But what also makes these stage directions so gripping is the fact that most of the things these characters do say to each other are short, choppy sentences where the subtext—the actions—really do speak louder than words (I know, cliché). Diana Son’s world of Stop Kiss is entirely one of actions. There are offstage actions: “friends with benefits” sex scenes, ex-boyfriends flying into New York City at a moment’s notice, a detective interrogation, an assault. But it is also a play of onstage actions, where the stage directions carry more weight than the words do.

What are stage directions? According to an old director I once worked with, stage directions are “some jerk sitting behind his computer in Manhattan telling me how to stage my show.” This brings up the larger question: what right do playwrights have to play God? Yes, we as playwrights create our own worlds, but how can we account for human error? How can we calculate how others will make us feel one night; our emotions, and our actions are certainly the most “unscripted” aspect about us as people. I’m not saying there are easy answers to any of these questions. My stage direction are usually the cop outs of “Enter Alex, late 20s,” while other playwrights I know could provide long poetic accounts of Alex. But because the audience can’t see the stage directions, is any of that poetry really necessary?

While we can rehearse what we see, and how those words make us feel, there’s something exciting about finding spaces of reality in our own silence, in the places where actors can move on stage a certain way and the audience knows just from the way they walk a little bit more of who they are. It’s difficult to pull off, but Son manages marvelously. The opening of Scene 5, where Callie and Sara have started to become good friends, provides just an example of how the audience is able to see stage directions: “Callie’s apartment. Callie walks on wearing jeans and carrying a fresh bouquet of flowers. She places them in a vase. She goes into her bedroom and reenters with several hangers of clothes. She looks at herself in the mirror as she holds up a tube top in front of her—too slutty—then drops the top onto the floor.

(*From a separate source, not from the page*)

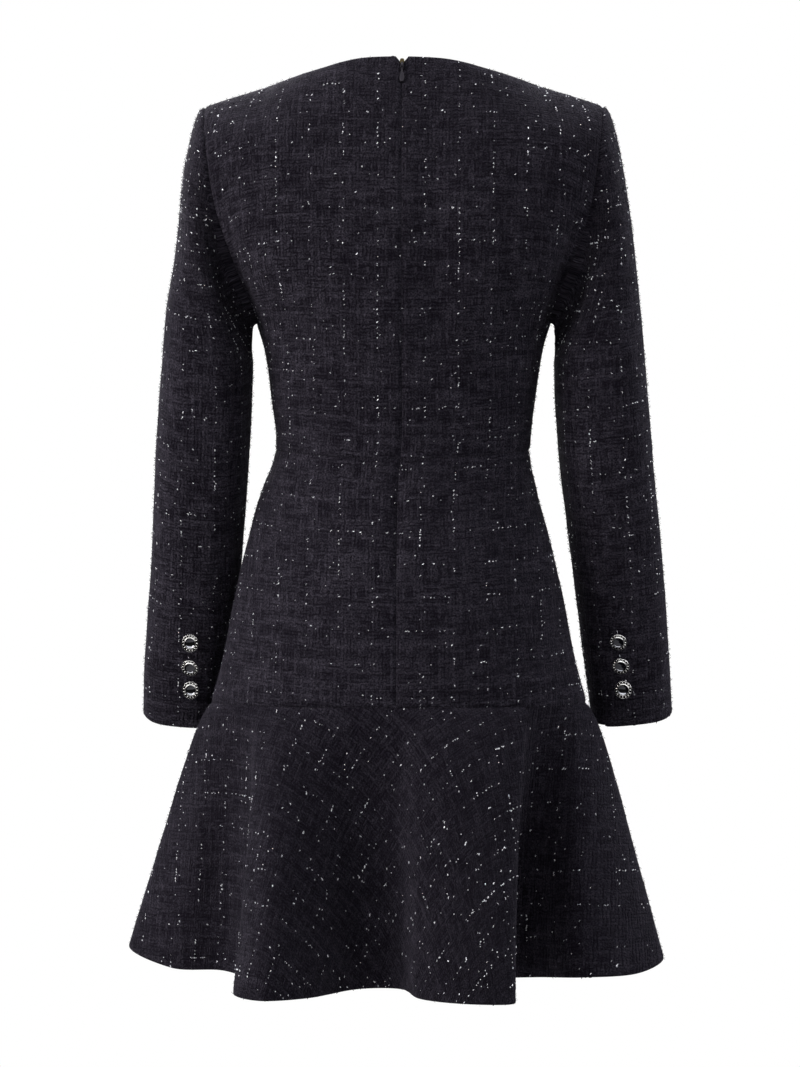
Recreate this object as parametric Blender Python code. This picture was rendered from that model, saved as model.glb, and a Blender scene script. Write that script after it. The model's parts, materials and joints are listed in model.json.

She picks up a shirt and holds it up in front of her—too butch—then throws it onto the floor. She looks around—as if she were in a public dressing room—then puts her jeans back on. She puts on a third top—it looks like something Sara would wear.” Here, Callie, through not only her clothing, but the way she tries on outfits, reveals more to the audience than she has throughout her first four scenes in words. She is not a slut, nor the standard definition of “lesbian-butch”: she is a regular girl trying to impress, she is thinking about Sara, she is dressing to impress, and yet, she is self-conscious. The directions go on—scene five doesn’t start until Callie knocks over the vase of flowers and her “friends with benefits” friend George walks in. But in that paragraph of stage directions, Callie can take as long as she likes. The text does not dictate what she says, rather how she gets her message across. Throughout the time that she is getting ready, the audience is waiting.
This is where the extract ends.